Doctors decry data blackout, seek HIV emergency in Sindh
Experts link spread to unsafe injections, poor screening and weak healthcare regulation
By Mukhtar Alam
KARACHI: Alleging that successive governments have failed to make
consolidated HIV data public, senior physicians and infectious disease experts
on Saturday warned that Pakistan’s HIV situation was worsening, with rising
infections among children and low-risk groups reflecting serious weaknesses in
the healthcare system. They urged authorities to declare the growing number of
paediatric HIV cases in Sindh a public health emergency and launch urgent
corrective measures.
Speaking at a press conference at the Karachi
Press Club organised by the Pakistan Islamic Medical Association (PIMA), the
experts said the informal information currently available suggested that “all
is not well” with HIV prevention and control efforts across the country. They
maintained that the spread of infection beyond traditionally high-risk groups
pointed to systemic failures in infection prevention, regulation and
surveillance.
Addressing the conference, PIMA Central
President Prof Atif Hafeez Siddiqui said one of the country’s biggest tragedies
was that a large number of people remained unaware of their HIV status because
of poor screening coverage.
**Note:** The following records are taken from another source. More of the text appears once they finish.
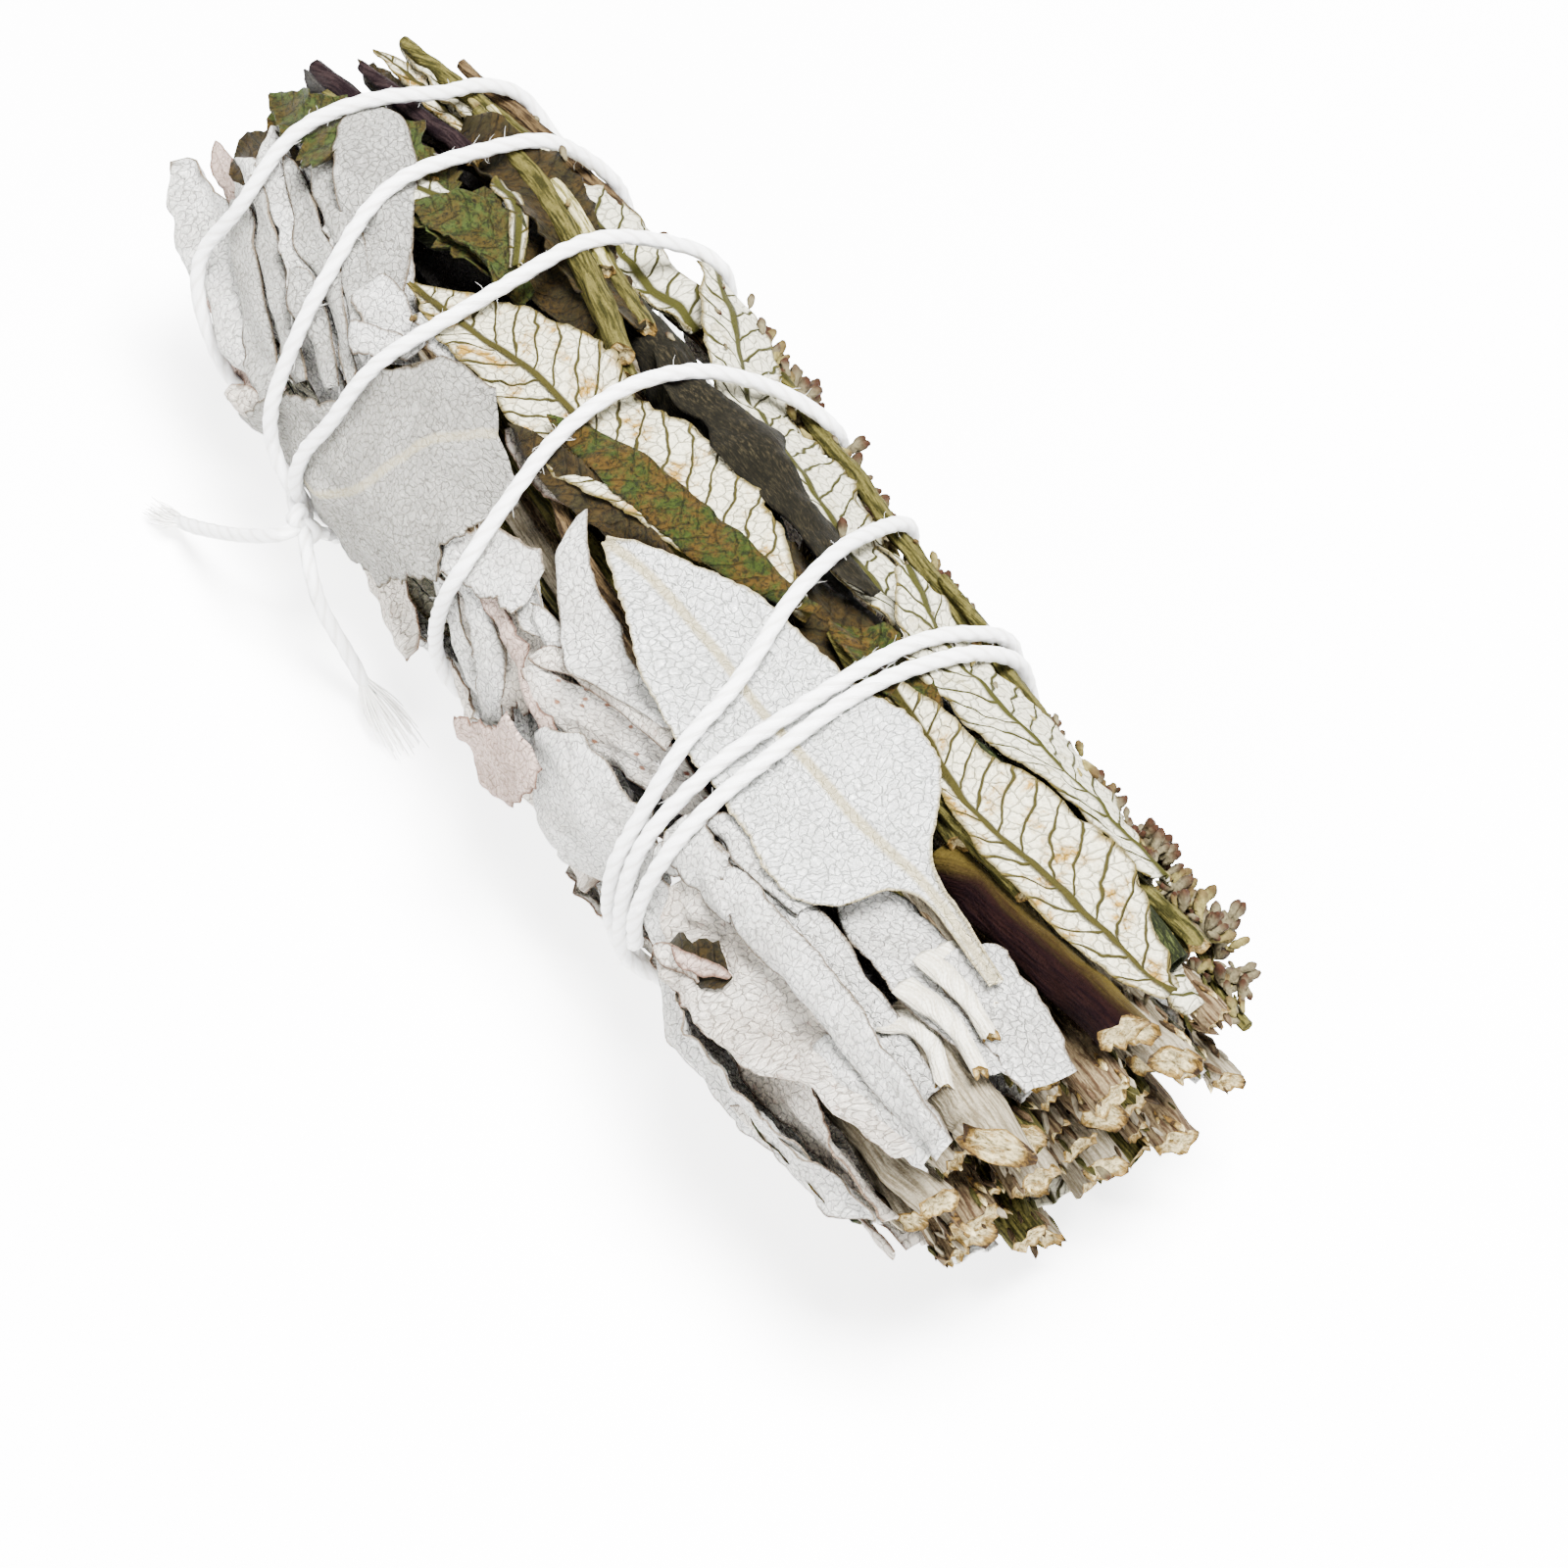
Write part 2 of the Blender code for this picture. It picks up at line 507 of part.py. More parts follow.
def cut_stem(offset, angle, draw, coat, field):
    """A short straight stem end with an oblique cut."""
    sides = 7
    thick = draw.uniform(1.25, 1.75)
    end = draw.uniform(51.5, 57.0)
    spread = offset * CUT_SPREAD
    slope = draw.uniform(-0.5, 0.5)
    points = []
    for x, out in ((CUT_FROM, offset), (CUT_BEND, spread), (end, spread * CUT_END_SPREAD)):
        y = out * math.sin(math.radians(angle))
        z = out * math.cos(math.radians(angle))
        for j in range(sides):
            turn = 2 * math.pi * j / sides
            cut = slope * thick * math.cos(turn) if x == end else 0.0
            points.append((x + cut, y + thick * math.cos(turn), z + thick * math.sin(turn)))
    tris, _ = tube_faces(3, sides)
    field.stamp(np.array(points), tris)
    body, faces = close_tube(np.array(points), tris, 3, sides)
    return new_piece("cut_stem", body, faces, coat)


def lay_spray(name, path, florets, stem_coat, coat, field, draw):
    """A thin stem crowded with small florets, fused in one body."""
    count = 7
    clear = (0.9, SPRAY_REACH, SPRAY_REACH)
    _, _, flat, across, centre = lay_tube(path, clear, clear, field, count, 7)
    stem = np.full(count, SPRAY_STEM_RADIUS)
    points = tube_points(flat, across, centre, stem, stem, 6)
    tris, _ = tube_faces(count, 6)
    body, faces = close_tube(points, tris, count, 6)
    pieces = [new_piece("spray_stem", body, faces, stem_coat)]
    for k in range(florets):
        place = 0.06 + 0.92 * k / (florets - 1)
        step = np.linspace(0, 1, count)
        where = [np.interp(place, step, column) for column in (flat[:, 0], flat[:, 1], centre)]
        turn = FLORET_TURN * k
        size = draw.uniform(0.95, 1.2)
        x = where[0] + draw.uniform(-0.3, 0.3)
        angle = where[1] / ROUND + FLORET_OUT * math.cos(turn) / where[2]
        radius = where[2] + 0.15 + FLORET_OUT * 0.8 * math.sin(turn)
        pieces.append(floret(to_space(x, angle, radius), size, coat))
        stamp_piece(field, pieces[-1])
    return fuse(name, pieces, coat)


def stamp_piece(field, piece):
    """Raise the map to a finished piece."""
    points = np.array([tuple(v.co) for v in piece.data.vertices]) / MM
    points += (MIDDLE[0], MIDDLE[1], -AXIS_HEIGHT)
    field.stamp(points, np.array([tuple(f.vertices) for f in piece.data.polygons]))


def floret(centre, size, coat):
    """A small many-faced bud, longer along the stem."""
    shape = bmesh.new()
    bmesh.ops.create_icosphere(shape, subdivisions=1, radius=size)
    points = [(v.co.x * FLORET_LENGTH + centre[0], v.co.y + centre[1], v.co.z + centre[2]) for v in shape.verts]
    faces = [tuple(v.index for v in f.verts) for f in shape.faces]
    shape.free()
    return new_piece("floret", points, faces, coat)


def sweep(points, radius, sides):
    """Rings of a round tube along points in space."""
    pts = np.array(points)
    way = np.gradient(pts, axis=0)
    way /= np.linalg.norm(way, axis=1)[:, None]
    side = np.cross(way, (1.0, 0.0, 0.0))
    weak = np.linalg.norm(side, axis=1) < 0.35
    side[weak] = np.cross(way[weak], (0.0, 0.0, 1.0))
    side[0] /= np.linalg.norm(side[0])
    for i in range(1, len(pts)):
        flat = side[i - 1] - way[i] * np.dot(side[i - 1], way[i])
        side[i] = flat / np.linalg.norm(flat)
    other = np.cross(way, side)
    turn = 2 * math.pi * (np.arange(sides) + 0.5) / sides
    rings = pts[:, None] + radius * (side[:, None] * np.cos(turn)[None, :, None]
                                     + other[:, None] * np.sin(turn)[None, :, None])
    return rings.reshape(-1, 3)


def string_heights(route, field):
    """Radius of the string's centre all along: taut over the leaves, and over its own earlier turns."""
    x, angle = route[:, 0], np.radians(route[:, 1])
    reach = STRING_RADIUS + GAP
    radius = np.zeros(len(route))
    for i in range(len(route)):
        beside = [(dx, ds) for dx in (-0.55, 0, 0.55) for ds in (-1.5, -0.75, 0, 0.75, 1.5)]
        spots = np.array([to_space(x[i] + dx, angle[i] + ds / ROUND, 1.0) for dx, ds in beside])
        col, row, _ = cells(spots)
        radius[i] = field.top[col, row].max() + reach
        if i > 6:
            stamp_string(field, x[i - 6:i - 4], angle[i - 6:i - 4], radius[i - 6:i - 4] + STRING_RADIUS)
    table = (AXIS_HEIGHT - STRING_RADIUS - 0.06) / np.maximum(-np.cos(angle), 0.5)
    chord = math.cos(STRING_STEP / ROUND)
    for _ in range(12):
        wide = np.pad(radius, 1, mode="edge")
        radius = np.maximum(radius, (wide[:-2] + wide[2:]) / 2 * chord)
    return np.minimum(radius, np.where(np.cos(angle) < -0.5, table, radius))


def stamp_string(field, x, angle, radius):
    """Raise the map over one short run of string."""
    for t in np.linspace(0, 1, 6):
        point = to_space(x[0] + (x[1] - x[0]) * t, angle[0] + (angle[1] - angle[0]) * t, 1.0)
        col, row, _ = cells(point)
        height = radius[0] + (radius[1] - radius[0]) * t
        for i in (-1, 0, 1):
            for j in (-1, 0, 1):
                place = (col + i, (row + j) % ANGLE_CELLS)
                field.top[place] = max(field.top[place], height)


def lay_string(coat, field):
    """The cotton string: seven turns, one knot and two loose ends, in one body."""
    route = string_route(STRING_STEP)
    radius = string_heights(route, field)
    winding = to_space(route[:, 0], np.radians(route[:, 1]), radius)
    knot_x, knot_angle = KNOT
    knot = to_space(knot_x, math.radians(knot_angle), radius[0] + 0.7)
    down = np.array((0, 0, AXIS_HEIGHT))
    first = np.array(TAIL_BACK) - down
    last = np.array(TAIL_FRONT) - down
    start = smooth_curve(np.vstack([first[::-1], knot]), 10)
    finish = smooth_curve(np.vstack([knot, last]), 9)
    pieces = []
    for label, points in (("winding", winding), ("tail_back", start), ("tail_front", finish)):
        sides = 6
        rings = sweep(points, STRING_RADIUS, sides)
        tris, _ = tube_faces(len(points), sides)
        body, faces = close_tube(rings, tris, len(points), sides)
        pieces.append(new_piece(label, body, faces, coat))
    for shift in KNOT_LUMPS:
        pieces.append(floret(knot + np.array(shift), KNOT_LUMP_RADIUS, coat))
    for end in (winding[0], winding[-1]):
        pieces.append(strand(np.array(end), knot, coat))
    return fuse("cotton_string", pieces, coat)


def strand(start, end, coat):
    """A short straight run of string."""
    sides = 6
    points = np.linspace(start, end, 3)
    rings = sweep(points, STRING_RADIUS * 1.05, sides)
    tris, _ = tube_faces(3, sides)
    body, faces = close_tube(rings, tris, 3, sides)
    return new_piece("strand", body, faces, coat)


def lay_leaves(depth, leaves, coats, field):
    """One layer of leaves; a leaf's first word is its plant."""
    for number, (name, *spec) in enumerate(leaves):
        lay_blade(name, spec, coats[name.split("_")[0]], field, depth, 2.4 * number + len(leaves))


def build():
    """Lay the whole bundle from the inside out."""
    for old in list(bpy.data.objects):
        bpy.data.objects.remove(old, do_unlink=True)
    draw = random.Random(SEED)
    sage = material("white_sage", (0.56, 0.55, 0.52), 0.9)
    yerba = material("yerba_santa", (0.52, 0.48, 0.33), 0.8)
    stem = material("stem", (0.30, 0.24, 0.14), 0.7)
    mugwort = material("mugwort", (0.33, 0.24, 0.16), 0.9)
    cotton = material("cotton_string", (0.85, 0.84, 0.80), 0.95)
    coats = {"sage": sage, "yerba": yerba}
    field = HeightMap()
    stem_bunch(stem, field, draw)
    lay_leaves(INNER_DEPTH, INNER_LEAVES, coats, field)
    lay_leaves(OUTER_DEPTH, HIDDEN_LEAVES, coats, field)
    for name, path, radius in STEMS:
        lay_stem(name, path, (radius * 0.8, radius, radius), (radius * 0.8, radius, radius), stem, field)
    for name, path, widths in ROLLS:
        lay_stem(name, path, widths, tuple(w * 0.75 for w in widths), yerba, field)
    for name, path, florets in SPRAYS:
        lay_spray(name, path, florets, stem, mugwort, field, draw)
    lay_leaves(UNDER_DEPTH, UNDER_LEAVES, coats, field)
    lay_leaves(OUTER_DEPTH, SHOWN_LEAVES, coats, field)
    lay_leaves(TOP_DEPTH, TOP_LEAVES, coats, field)
    lay_leaves(REST_DEPTH, RESTING_LEAVES, coats, field)
    lay_string(cotton, field)


build()
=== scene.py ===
"""Dressed sage smudge stick: white sage, yerba santa and mugwort, dried, pressed together, tied with cotton.

A place on the bundle is (x, angle): millimetres along it, leaf tips at -X and cut stems at +X, and degrees
round its axis from the top towards +Y. Pieces are laid from the inside out over a map of what lies below.
"""
import math
import random

import bmesh
import bpy
import numpy as np
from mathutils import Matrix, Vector
from mathutils.bvhtree import BVHTree


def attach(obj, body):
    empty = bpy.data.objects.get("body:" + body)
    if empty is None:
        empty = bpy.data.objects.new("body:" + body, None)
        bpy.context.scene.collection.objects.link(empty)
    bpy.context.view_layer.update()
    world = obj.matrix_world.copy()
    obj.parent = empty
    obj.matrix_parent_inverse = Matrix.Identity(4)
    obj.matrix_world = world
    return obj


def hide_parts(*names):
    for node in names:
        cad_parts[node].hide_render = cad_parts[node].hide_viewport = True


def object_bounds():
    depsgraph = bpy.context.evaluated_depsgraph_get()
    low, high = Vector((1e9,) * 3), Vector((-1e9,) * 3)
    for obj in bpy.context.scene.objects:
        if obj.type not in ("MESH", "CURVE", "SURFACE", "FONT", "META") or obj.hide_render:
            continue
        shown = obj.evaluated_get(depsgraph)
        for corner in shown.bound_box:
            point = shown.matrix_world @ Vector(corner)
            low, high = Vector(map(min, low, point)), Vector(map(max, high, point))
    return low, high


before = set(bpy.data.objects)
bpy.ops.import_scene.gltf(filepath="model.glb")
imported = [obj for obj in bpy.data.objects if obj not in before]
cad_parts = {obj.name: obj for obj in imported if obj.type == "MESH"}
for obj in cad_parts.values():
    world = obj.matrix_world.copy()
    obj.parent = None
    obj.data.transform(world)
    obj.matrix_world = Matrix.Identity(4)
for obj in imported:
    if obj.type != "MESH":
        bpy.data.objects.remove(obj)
cad_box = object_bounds()

MM = 0.001
SEED = 7
# The bundle's axis in the part's frame, in millimetres.
AXIS = np.array((0.957, 2.650, 19.4))
# One turn round the bundle is unrolled as round a drum of this radius.
ROUND = 17.0
# The finished bundle along its length, as (x, radius).
OUTLINE = ((-62, 12.6), (-50, 14.6), (-40, 16.0), (-25, 17.3), (-10, 18.0), (10, 18.2), (25, 18.2),
           (40, 17.2), (56, 16.0))
# A leaf's grid, its thickness, and the gap that it keeps from what lies below.
LEAF_STEP = 0.45
LEAF_THICK = 0.28
LEAF_GAP = 0.05
# A midrib's half width, how far in from its edge a leaf is frilled, and the furthest turn of a curled margin.
RIB_REACH = 0.42
FRINGE_REACH = 0.7
MOST_CURL = 2.6
# The string: its radius, its plies, the length in which a ply goes round once, and how far it presses in.
STRING_RADIUS = 0.6
STRING_PLIES = 3
PLY_PITCH = 6.2
GROOVE_DEPTH = 0.42
GROOVE_REACH = 1.25
# How far out a search for a CAD node's surface starts, and how far in it ends, from the axis.
SEARCH_FROM = 40.0
SEARCH_TO = 6.0
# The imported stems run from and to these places, and the cut stems start here and spread as they run out.
BUNCH_FROM, BUNCH_TO = -50, 44
CUT_FROM, CUT_RUN, CUT_SPREAD = 38, 16, 0.12
# Places worked out between two stops of a curve, points round the yarn, map cells to each side of the
# string that know how far it is, and steps by which a CAD surface is carried on past its edge.
CURVE_SAMPLES = 24
YARN_SIDES = 18
STRING_CELLS = 12
FILL_STEPS = 60
# Loose fibres at a frayed end, and along the whole string.
FRAY_FIBRES = 70
FUZZ_FIBRES = 1500
# The photograph's view: its width and direction in degrees, and the camera's place in metres.
VIEW_WIDTH = 21.0
VIEW_AZIMUTH, VIEW_ELEVATION = 57.6, 57.0
CAMERA_PLACE = (0.163381, -0.090656, 0.283878)
SENSOR = 36.0

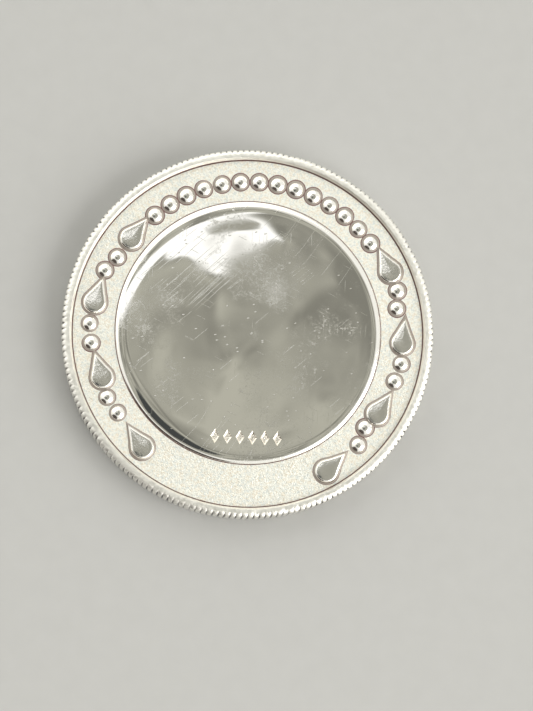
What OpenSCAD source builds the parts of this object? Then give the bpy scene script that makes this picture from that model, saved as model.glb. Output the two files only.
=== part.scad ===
// Coin-shaped golf ball marker, struck from one silver blank: a reeded rim, a frosted border with a
// horseshoe of beads and teardrops, and a raised polished centre that is left plain for engraving.
// The struck relief is kept as separate solids that meet face to face, one for each form and finish.
// Origin: middle of the plane that the reverse rim rests on. +Z is up and +Y is the pattern's top.
// Angles along the border run clockwise from +Y on the right side and mirror that on the left.

/* [Disc] */
// Diameter over the reeds
disc_d = 39; // [38.6:0.1:40]
// Thickness over both rims
disc_t = 2.95; // [2.8:0.05:3.2]
// Depth of the plain reverse field below its rim
reverse_depth = 0.28; // [0.16:0.02:0.4]

/* [Rim] */
// Diameter of the fields inside the rims, at the foot of the rim's inner wall
field_d = 36.74; // [36.6:0.02:36.9]
// Radial width of the rim's sloping inner wall
wall_w = 0.27; // [0.15:0.01:0.3]
// Radial width of the flat crest of the rim
crest_w = 0.26; // [0.2:0.01:0.3]
// Height of the rounded outer shoulder
shoulder_h = 0.42; // [0.3:0.02:0.6]
// Number of reeds around the edge
reed_count = 200; // [120:4:220]
// Depth of the V grooves between the reeds
reed_depth = 0.14; // [0.08:0.01:0.2]

/* [Border] */
// Depth of the frosted border below the rim's crest
border_depth = 0.5; // [0.45:0.01:0.6]

/* [Centre] */
// Diameter of the raised centre at its foot
boss_d = 27.84; // [27.4:0.02:28]
// Depth of the centre's top below the rim's crest
boss_drop = 0.13; // [0.08:0.01:0.2]
// Radial width of the centre's rolled edge
roll_w = 1.62; // [1:0.02:2]
// Number of sunk lozenges in the small row on the centre
mark_count = 6; // [1:1:7]
// Distance from one lozenge to the next
mark_pitch = 1.3; // [1.2:0.05:1.35]
// Depth of each lozenge
mark_depth = 0.14; // [0.05:0.01:0.2]

/* [Beads] */
// Diameter of a bead at its foot
bead_d = 1.86; // [1.5:0.02:1.88]
// Diameter of the polished dome on a bead
dome_d = 1.52; // [1.2:0.02:1.6]
// Height of a bead above the border
bead_h = 0.42; // [0.3:0.01:0.44]
// Number of beads in the row across the top
top_count = 14; // [8:2:14]
// Angle from one bead of the top row to the next
top_pitch = 7.29; // [7.2:0.01:7.4]

/* [Teardrops] */
// Radius of a drop's round end at its foot
drop_r = 1.4; // [1.2:0.02:1.45]
// Distance from the middle of the round end to the tip
drop_l = 3.2; // [3:0.05:3.3]
// Height of a drop above the border
drop_h = 0.42; // [0.3:0.01:0.44]
// Width of the sloping flank around a drop
flank_w = 0.22; // [0.1:0.01:0.3]

/* [Hidden] */
$fn = 96;
disc_r = disc_d / 2;
field_r = field_d / 2;
boss_r = boss_d / 2;
bead_r = bead_d / 2;
dome_r = dome_d / 2;
crest_in = field_r + wall_w;
crest_out = crest_in + crest_w;
border_z = disc_t - border_depth;
boss_z = disc_t - boss_drop;
seat_z = disc_t / 2;           // the border and the centre both rest on the core here
border_mid = (boss_r + field_r) / 2;
foot_h = 0.14;                 // height of the steep flank round each bead and drop
edge_spare = 0.05;
shoulder_steps = 3;
roll_steps = 6;
arc_steps = 24;
crown_r = 8;                   // radius of the gently domed top of a drop

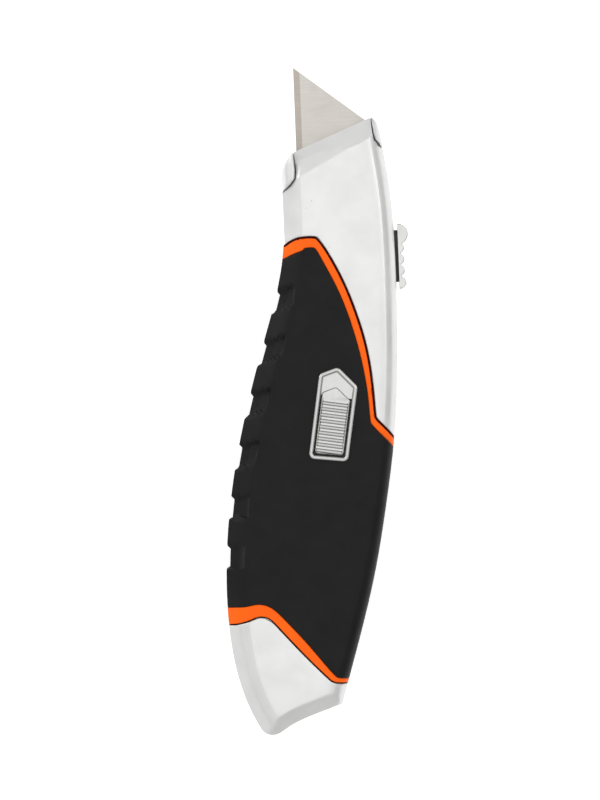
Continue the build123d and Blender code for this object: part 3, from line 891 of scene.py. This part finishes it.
def groove_depth_at(points):
    """Depth of the finger grooves at each plan point."""
    sizes = bpy.context.scene.knife_sizes
    depth = np.zeros(len(points))
    for corners in FINGER_GROOVES:
        loop = dense(corners, 0.5, closed=True)
        near = distance_to(points, loop, closed=True)
        signed = np.where(inside(points, corners), near, -near)
        depth = np.maximum(depth, eased(signed / sizes.groove_wall))
    return depth * sizes.groove_depth


def grip_region():
    """The plan of the rubber grip."""
    return np.array(GRIP_FRONT + GRIP_REAR)


def front_trim_region():
    """The plan of the orange line ahead of the grip."""
    return np.array(list(TRIM_FRONT) + list(reversed(GRIP_FRONT)))


def rear_trim_region():
    """The plan of the orange line behind the grip."""
    return np.array(list(GRIP_REAR) + list(reversed(TRIM_REAR)))


def silver_front_region():
    """The metal ahead of the trim, between the two nose seams, for the near shell."""
    sizes = bpy.context.scene.knife_sizes
    edge = shifted(TRIM_FRONT, sizes.seam)
    return np.array(list(edge) + list(reversed(SPINE_SEAM)) + list(BELLY_SEAM) + [(-14, 52)])


def silver_far_region():
    """The metal ahead of the trim for the far shell, out to the outline."""
    sizes = bpy.context.scene.knife_sizes
    edge = shifted(TRIM_FRONT, sizes.seam)
    return np.array(list(edge) + [(30, 80), (-14, 80)])


def silver_tail_region():
    """The metal behind the rear trim."""
    sizes = bpy.context.scene.knife_sizes
    edge = shifted(list(reversed(TRIM_REAR)), -sizes.seam)
    return np.array([(-36, -95)] + list(edge) + [(14, -95)])


def silver_block(name, region, bottom):
    """A block of the bare metal skin with its edges broken."""
    sizes = bpy.context.scene.knife_sizes
    line = dense(region, 0.5, closed=True)
    base = silver_top()

    def top(points):
        return base(points) - break_edge(distance_to(points, line, closed=True), sizes.edge_break)

    return skin_block(name, region, top, bottom, finish("cast_metal"), inset_lines=RIM_INSETS)


RUBBER_THICKNESS, RUBBER_WALL = 1.1, 2.35
CORE_OVERLAP, CORE_ROOM = 1.5, 0.03
LUG_FOOT = 2.5
CORE_CELL = 3.0
RUBBER_CELL = 1.5


def core_top(lift=0.0):
    """Height of the metal under the rubber: flat, and lower beneath the belly's bevel."""
    sizes = bpy.context.scene.knife_sizes

    def top(points):
        drop = edge_drop(points, sizes, GRIP_BLEND, GRIP_ROUND)
        skin = GRIP_RISE - drop - sizes.groove_depth - RUBBER_THICKNESS
        return PARTING + np.minimum(CORE_RISE, skin) + lift

    return top


def core_block(name, bottom):
    """The metal under the rubber."""
    front = list(shifted(TRIM_FRONT, CORE_OVERLAP))
    rear = list(shifted(list(reversed(TRIM_REAR)), -CORE_OVERLAP))
    region = np.array(front + rear[::-1])
    return skin_block(name, region, core_top(), bottom, finish("cast_metal"), cell=CORE_CELL)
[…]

PIMA Karachi President Dr Syed Ahmer Hamid
described the increase in HIV infections among children as deeply alarming and
said the issue must become an immediate government priority.
Weak
infection control
Infectious disease expert Prof Asma Naseem of SIUT said repeated use of
syringes remained a major cause of HIV transmission among children and should
be treated as a national emergency. Dr Samreen Sarfaraz of Indus Hospital added
that, according to the World Health Organisation, Pakistan was now considered
among the most HIV-affected countries in Asia.
Pakistan Paediatric Association Sindh President Dr Waseem Jamalvi said most recent infections were linked to poor medical practices, including the reuse of syringes and needles, contaminated equipment, unsafe blood transfusions, quackery and weak regulation of private clinics. Pakistan Society of Physicians Sindh President Prof Qaiser Jamal said around 350,000 people were living with HIV in the country, while Sindh had reported 894 cases so far in 2026, many involving children.
Nationwide response strategy
The speakers said suppressing or delaying official HIV data served neither
policymakers nor the public. They stressed that timely disclosure of case
numbers, treatment coverage and outbreak trends was essential for
evidence-based interventions and accountability.
After the press conference, a spokesman for
PIMA said the organisation would soon formally write to the federal authorities
in Islamabad, seeking annual nationwide HIV data, including province-wise
details, to help experts assess trends and recommend corrective measures.